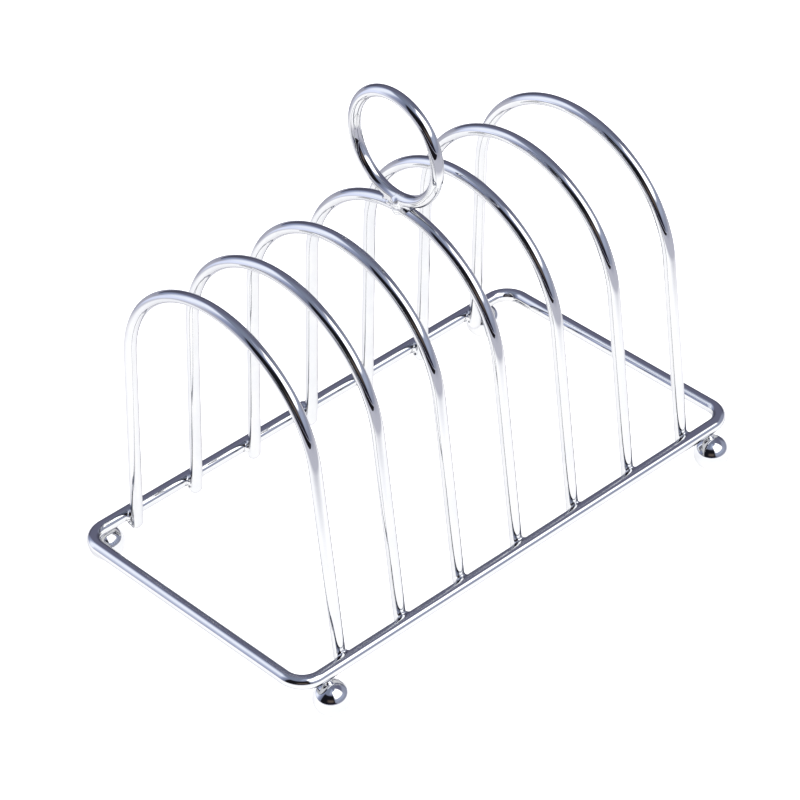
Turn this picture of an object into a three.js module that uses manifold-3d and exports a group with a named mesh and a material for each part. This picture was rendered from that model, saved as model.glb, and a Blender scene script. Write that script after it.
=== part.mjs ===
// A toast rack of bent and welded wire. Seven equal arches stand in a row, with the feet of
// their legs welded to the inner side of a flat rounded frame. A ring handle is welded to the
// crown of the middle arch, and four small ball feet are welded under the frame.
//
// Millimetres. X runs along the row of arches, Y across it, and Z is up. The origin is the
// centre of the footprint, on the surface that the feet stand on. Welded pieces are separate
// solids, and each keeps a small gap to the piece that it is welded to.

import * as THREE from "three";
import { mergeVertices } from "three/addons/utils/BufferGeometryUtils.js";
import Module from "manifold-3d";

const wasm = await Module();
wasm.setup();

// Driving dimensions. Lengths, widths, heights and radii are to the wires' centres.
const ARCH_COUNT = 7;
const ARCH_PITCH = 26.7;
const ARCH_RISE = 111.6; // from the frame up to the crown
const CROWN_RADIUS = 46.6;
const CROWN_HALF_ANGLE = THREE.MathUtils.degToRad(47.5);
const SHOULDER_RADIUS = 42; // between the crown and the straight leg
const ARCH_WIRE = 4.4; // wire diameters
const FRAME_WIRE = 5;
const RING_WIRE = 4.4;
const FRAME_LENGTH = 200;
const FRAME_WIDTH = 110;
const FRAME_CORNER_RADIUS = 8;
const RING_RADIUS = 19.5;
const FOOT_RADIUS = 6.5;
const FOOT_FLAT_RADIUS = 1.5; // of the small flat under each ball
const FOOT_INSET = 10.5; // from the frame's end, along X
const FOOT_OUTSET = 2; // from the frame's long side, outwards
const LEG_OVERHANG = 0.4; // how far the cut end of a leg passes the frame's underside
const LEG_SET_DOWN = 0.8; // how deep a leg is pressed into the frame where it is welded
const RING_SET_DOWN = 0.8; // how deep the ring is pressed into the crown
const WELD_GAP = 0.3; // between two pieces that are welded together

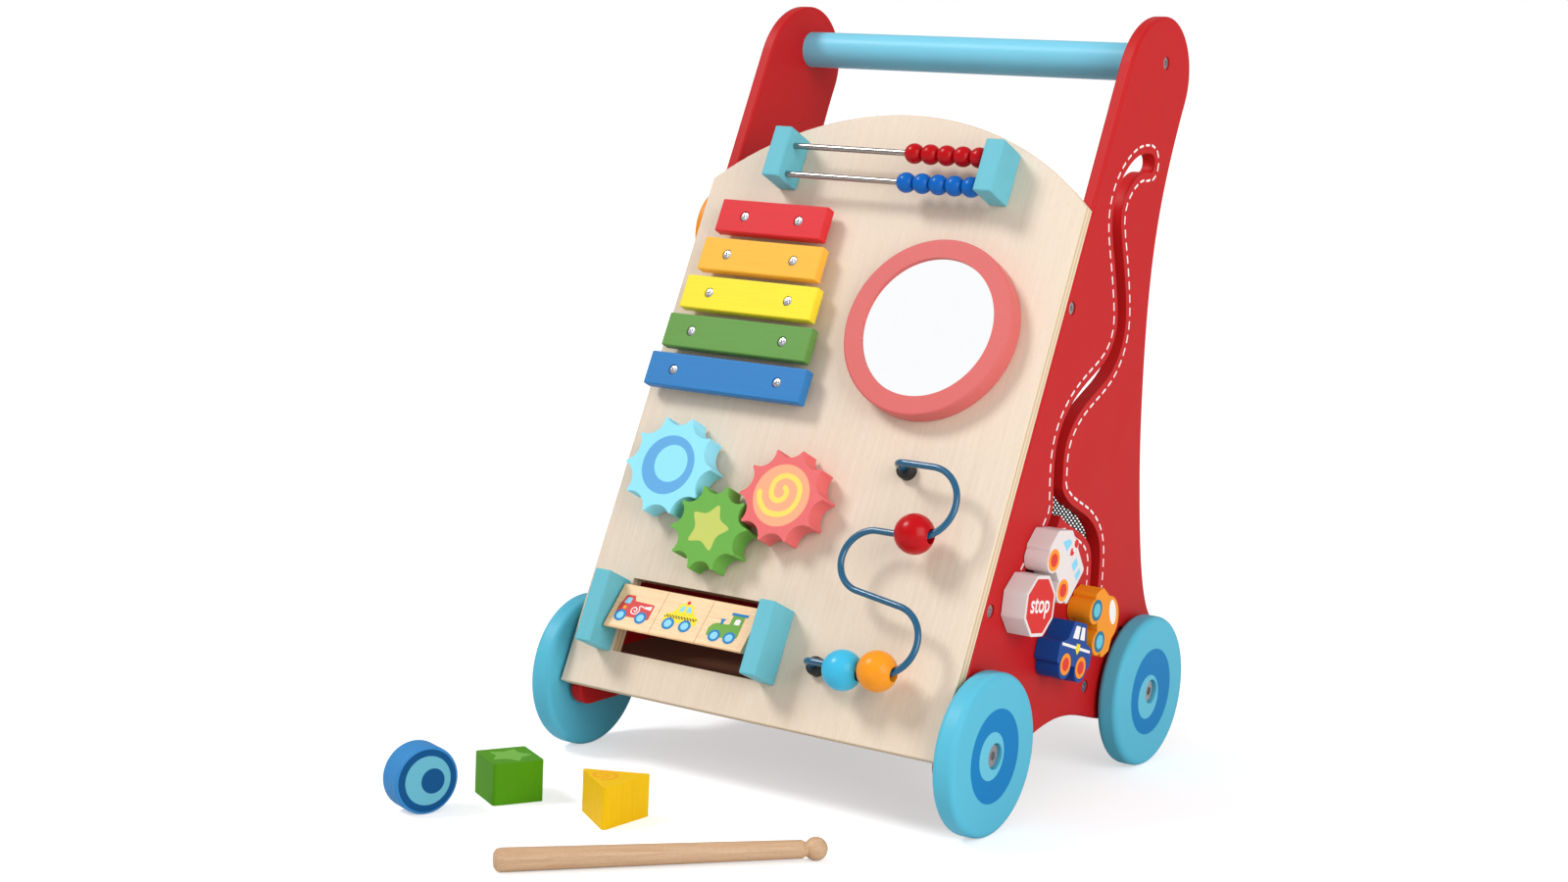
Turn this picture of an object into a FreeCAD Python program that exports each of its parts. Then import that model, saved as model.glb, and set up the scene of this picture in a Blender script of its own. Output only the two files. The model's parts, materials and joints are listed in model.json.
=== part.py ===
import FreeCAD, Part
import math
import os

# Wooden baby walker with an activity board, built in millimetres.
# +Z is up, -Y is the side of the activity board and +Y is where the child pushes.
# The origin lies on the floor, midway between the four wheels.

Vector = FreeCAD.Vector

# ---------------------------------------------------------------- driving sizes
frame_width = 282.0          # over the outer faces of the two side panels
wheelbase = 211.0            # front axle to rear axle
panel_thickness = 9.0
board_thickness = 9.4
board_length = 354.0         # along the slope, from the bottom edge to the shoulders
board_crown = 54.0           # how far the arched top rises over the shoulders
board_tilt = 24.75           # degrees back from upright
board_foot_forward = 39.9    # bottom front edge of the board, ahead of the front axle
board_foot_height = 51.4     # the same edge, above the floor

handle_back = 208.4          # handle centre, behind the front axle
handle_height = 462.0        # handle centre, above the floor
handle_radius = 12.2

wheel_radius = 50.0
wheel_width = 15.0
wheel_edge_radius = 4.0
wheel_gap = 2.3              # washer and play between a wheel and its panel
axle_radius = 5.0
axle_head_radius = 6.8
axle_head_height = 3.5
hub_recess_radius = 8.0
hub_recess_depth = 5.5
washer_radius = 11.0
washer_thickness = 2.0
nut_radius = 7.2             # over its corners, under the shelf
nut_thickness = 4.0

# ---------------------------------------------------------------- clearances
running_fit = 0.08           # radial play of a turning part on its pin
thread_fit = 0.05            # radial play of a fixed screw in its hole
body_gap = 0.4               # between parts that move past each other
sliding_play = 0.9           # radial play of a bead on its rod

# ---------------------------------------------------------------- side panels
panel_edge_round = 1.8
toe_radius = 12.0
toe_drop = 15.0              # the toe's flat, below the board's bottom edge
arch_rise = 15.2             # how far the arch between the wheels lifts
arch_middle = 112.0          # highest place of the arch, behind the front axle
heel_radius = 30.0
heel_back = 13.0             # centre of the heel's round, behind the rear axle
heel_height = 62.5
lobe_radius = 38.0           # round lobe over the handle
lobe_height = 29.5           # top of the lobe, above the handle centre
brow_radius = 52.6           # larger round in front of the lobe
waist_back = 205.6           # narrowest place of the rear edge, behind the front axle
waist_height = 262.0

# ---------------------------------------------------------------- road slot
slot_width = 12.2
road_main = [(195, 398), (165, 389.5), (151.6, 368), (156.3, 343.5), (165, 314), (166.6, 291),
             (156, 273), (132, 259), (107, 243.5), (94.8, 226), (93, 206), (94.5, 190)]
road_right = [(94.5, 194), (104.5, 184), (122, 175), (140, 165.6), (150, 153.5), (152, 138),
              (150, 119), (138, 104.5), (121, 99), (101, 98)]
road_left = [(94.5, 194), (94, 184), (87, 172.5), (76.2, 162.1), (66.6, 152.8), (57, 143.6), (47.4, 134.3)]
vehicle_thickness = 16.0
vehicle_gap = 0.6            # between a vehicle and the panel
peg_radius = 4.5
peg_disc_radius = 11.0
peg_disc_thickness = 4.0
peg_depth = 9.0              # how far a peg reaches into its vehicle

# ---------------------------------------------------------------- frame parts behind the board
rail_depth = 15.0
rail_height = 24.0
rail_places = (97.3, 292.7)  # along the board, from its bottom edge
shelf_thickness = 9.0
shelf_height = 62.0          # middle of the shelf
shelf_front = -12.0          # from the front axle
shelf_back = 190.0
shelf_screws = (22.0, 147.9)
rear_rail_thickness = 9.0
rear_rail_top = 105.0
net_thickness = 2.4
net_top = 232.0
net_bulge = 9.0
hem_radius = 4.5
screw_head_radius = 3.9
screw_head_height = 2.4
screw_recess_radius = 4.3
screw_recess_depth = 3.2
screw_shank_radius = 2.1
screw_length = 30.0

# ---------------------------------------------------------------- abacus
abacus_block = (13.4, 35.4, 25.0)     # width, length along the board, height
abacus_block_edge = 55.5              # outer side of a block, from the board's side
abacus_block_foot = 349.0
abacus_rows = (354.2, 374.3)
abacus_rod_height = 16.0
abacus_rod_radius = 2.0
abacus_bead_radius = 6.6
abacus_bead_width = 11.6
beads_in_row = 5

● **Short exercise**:
Give all of the entries again, word for word.

● **Answer**:
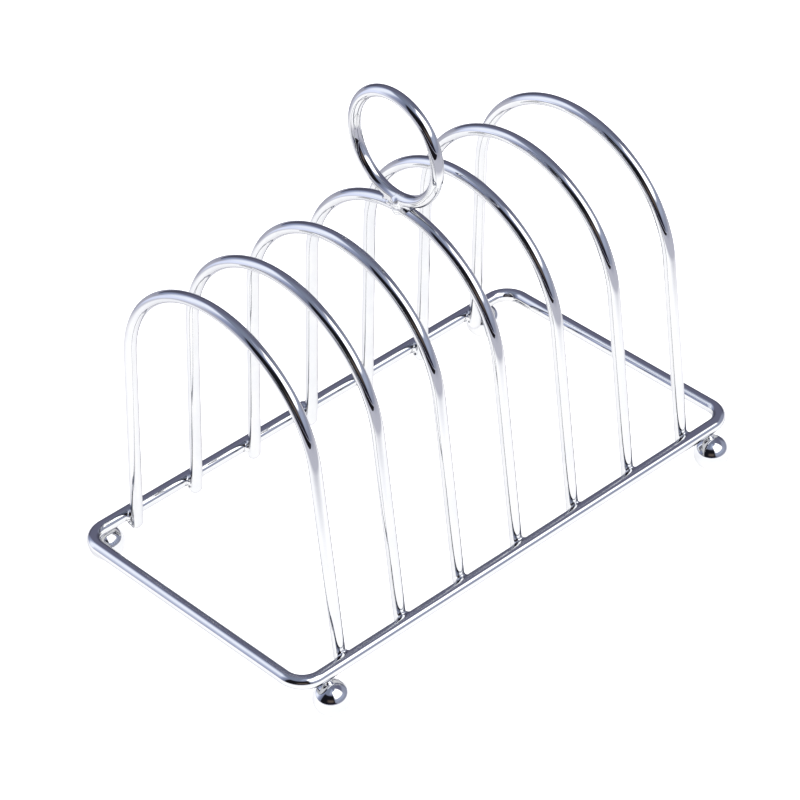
Turn this picture of an object into a three.js module that uses manifold-3d and exports a group with a named mesh and a material for each part. This picture was rendered from that model, saved as model.glb, and a Blender scene script. Write that script after it.
=== part.mjs ===
// A toast rack of bent and welded wire. Seven equal arches stand in a row, with the feet of
// their legs welded to the inner side of a flat rounded frame. A ring handle is welded to the
// crown of the middle arch, and four small ball feet are welded under the frame.
//
// Millimetres. X runs along the row of arches, Y across it, and Z is up. The origin is the
// centre of the footprint, on the surface that the feet stand on. Welded pieces are separate
// solids, and each keeps a small gap to the piece that it is welded to.

import * as THREE from "three";
import { mergeVertices } from "three/addons/utils/BufferGeometryUtils.js";
import Module from "manifold-3d";

const wasm = await Module();
wasm.setup();

// Driving dimensions. Lengths, widths, heights and radii are to the wires' centres.
const ARCH_COUNT = 7;
const ARCH_PITCH = 26.7;
const ARCH_RISE = 111.6; // from the frame up to the crown
const CROWN_RADIUS = 46.6;
const CROWN_HALF_ANGLE = THREE.MathUtils.degToRad(47.5);
const SHOULDER_RADIUS = 42; // between the crown and the straight leg
const ARCH_WIRE = 4.4; // wire diameters
const FRAME_WIRE = 5;
const RING_WIRE = 4.4;
const FRAME_LENGTH = 200;
const FRAME_WIDTH = 110;
const FRAME_CORNER_RADIUS = 8;
const RING_RADIUS = 19.5;
const FOOT_RADIUS = 6.5;
const FOOT_FLAT_RADIUS = 1.5; // of the small flat under each ball
const FOOT_INSET = 10.5; // from the frame's end, along X
const FOOT_OUTSET = 2; // from the frame's long side, outwards
const LEG_OVERHANG = 0.4; // how far the cut end of a leg passes the frame's underside
const LEG_SET_DOWN = 0.8; // how deep a leg is pressed into the frame where it is welded
const RING_SET_DOWN = 0.8; // how deep the ring is pressed into the crown
const WELD_GAP = 0.3; // between two pieces that are welded together

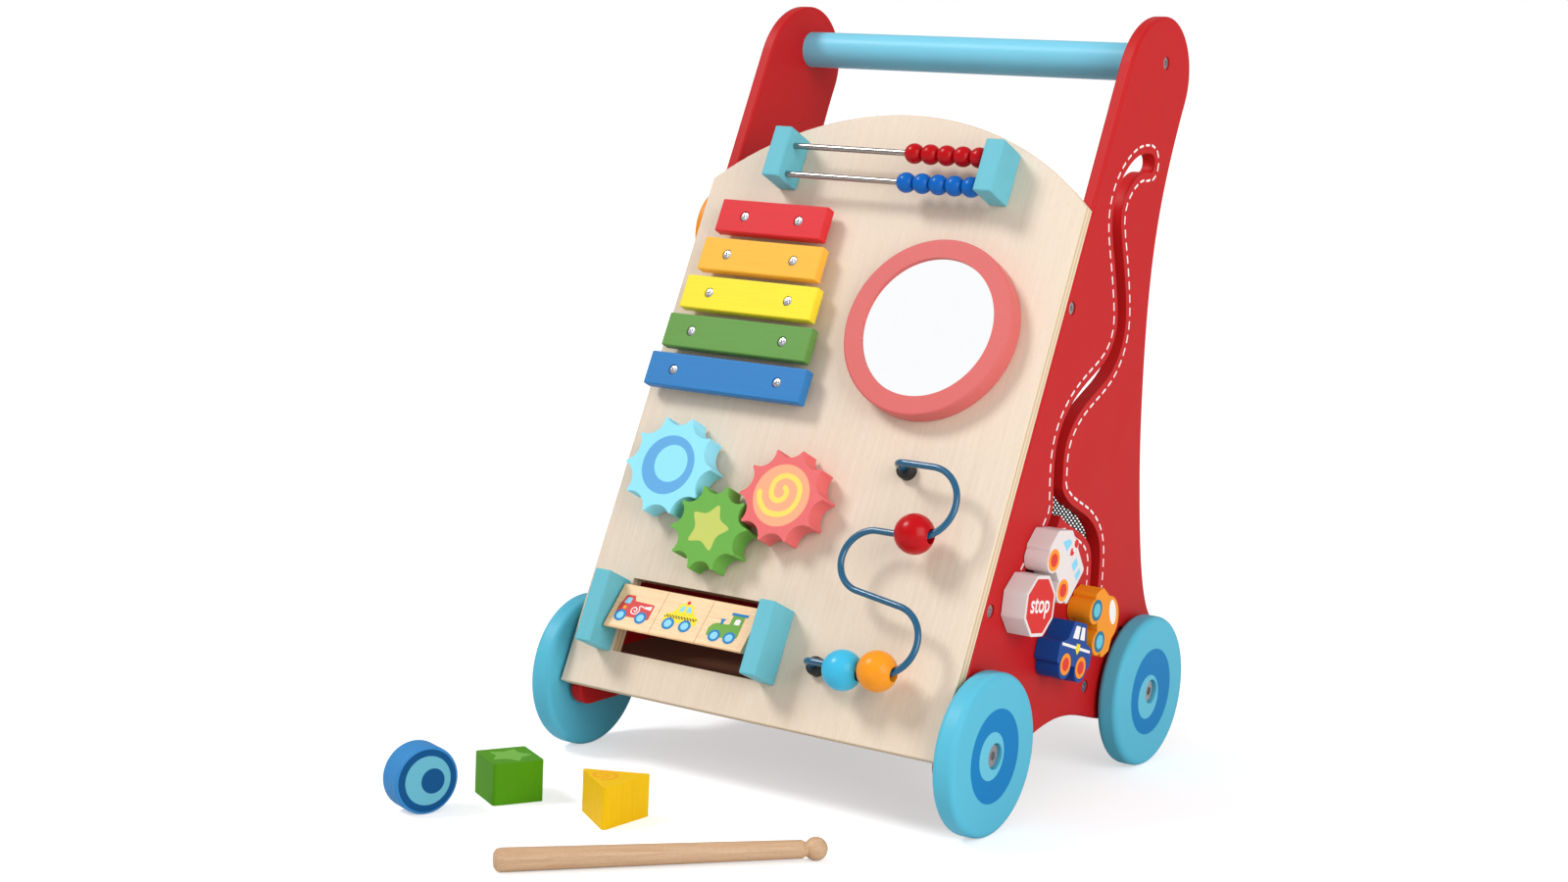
Turn this picture of an object into a FreeCAD Python program that exports each of its parts. Then import that model, saved as model.glb, and set up the scene of this picture in a Blender script of its own. Output only the two files. The model's parts, materials and joints are listed in model.json.
=== part.py ===
import FreeCAD, Part
import math
import os

# Wooden baby walker with an activity board, built in millimetres.
# +Z is up, -Y is the side of the activity board and +Y is where the child pushes.
# The origin lies on the floor, midway between the four wheels.

Vector = FreeCAD.Vector

# ---------------------------------------------------------------- driving sizes
frame_width = 282.0          # over the outer faces of the two side panels
wheelbase = 211.0            # front axle to rear axle
panel_thickness = 9.0
board_thickness = 9.4
board_length = 354.0         # along the slope, from the bottom edge to the shoulders
board_crown = 54.0           # how far the arched top rises over the shoulders
board_tilt = 24.75           # degrees back from upright
board_foot_forward = 39.9    # bottom front edge of the board, ahead of the front axle
board_foot_height = 51.4     # the same edge, above the floor

handle_back = 208.4          # handle centre, behind the front axle
handle_height = 462.0        # handle centre, above the floor
handle_radius = 12.2

wheel_radius = 50.0
wheel_width = 15.0
wheel_edge_radius = 4.0
wheel_gap = 2.3              # washer and play between a wheel and its panel
axle_radius = 5.0
axle_head_radius = 6.8
axle_head_height = 3.5
hub_recess_radius = 8.0
hub_recess_depth = 5.5
washer_radius = 11.0
washer_thickness = 2.0
nut_radius = 7.2             # over its corners, under the shelf
nut_thickness = 4.0

# ---------------------------------------------------------------- clearances
running_fit = 0.08           # radial play of a turning part on its pin
thread_fit = 0.05            # radial play of a fixed screw in its hole
body_gap = 0.4               # between parts that move past each other
sliding_play = 0.9           # radial play of a bead on its rod

# ---------------------------------------------------------------- side panels
panel_edge_round = 1.8
toe_radius = 12.0
toe_drop = 15.0              # the toe's flat, below the board's bottom edge
arch_rise = 15.2             # how far the arch between the wheels lifts
arch_middle = 112.0          # highest place of the arch, behind the front axle
heel_radius = 30.0
heel_back = 13.0             # centre of the heel's round, behind the rear axle
heel_height = 62.5
lobe_radius = 38.0           # round lobe over the handle
lobe_height = 29.5           # top of the lobe, above the handle centre
brow_radius = 52.6           # larger round in front of the lobe
waist_back = 205.6           # narrowest place of the rear edge, behind the front axle
waist_height = 262.0

# ---------------------------------------------------------------- road slot
slot_width = 12.2
road_main = [(195, 398), (165, 389.5), (151.6, 368), (156.3, 343.5), (165, 314), (166.6, 291),
             (156, 273), (132, 259), (107, 243.5), (94.8, 226), (93, 206), (94.5, 190)]
road_right = [(94.5, 194), (104.5, 184), (122, 175), (140, 165.6), (150, 153.5), (152, 138),
              (150, 119), (138, 104.5), (121, 99), (101, 98)]
road_left = [(94.5, 194), (94, 184), (87, 172.5), (76.2, 162.1), (66.6, 152.8), (57, 143.6), (47.4, 134.3)]
vehicle_thickness = 16.0
vehicle_gap = 0.6            # between a vehicle and the panel
peg_radius = 4.5
peg_disc_radius = 11.0
peg_disc_thickness = 4.0
peg_depth = 9.0              # how far a peg reaches into its vehicle

# ---------------------------------------------------------------- frame parts behind the board
rail_depth = 15.0
rail_height = 24.0
rail_places = (97.3, 292.7)  # along the board, from its bottom edge
shelf_thickness = 9.0
shelf_height = 62.0          # middle of the shelf
shelf_front = -12.0          # from the front axle
shelf_back = 190.0
shelf_screws = (22.0, 147.9)
rear_rail_thickness = 9.0
rear_rail_top = 105.0
net_thickness = 2.4
net_top = 232.0
net_bulge = 9.0
hem_radius = 4.5
screw_head_radius = 3.9
screw_head_height = 2.4
screw_recess_radius = 4.3
screw_recess_depth = 3.2
screw_shank_radius = 2.1
screw_length = 30.0

# ---------------------------------------------------------------- abacus
abacus_block = (13.4, 35.4, 25.0)     # width, length along the board, height
abacus_block_edge = 55.5              # outer side of a block, from the board's side
abacus_block_foot = 349.0
abacus_rows = (354.2, 374.3)
abacus_rod_height = 16.0
abacus_rod_radius = 2.0
abacus_bead_radius = 6.6
abacus_bead_width = 11.6
beads_in_row = 5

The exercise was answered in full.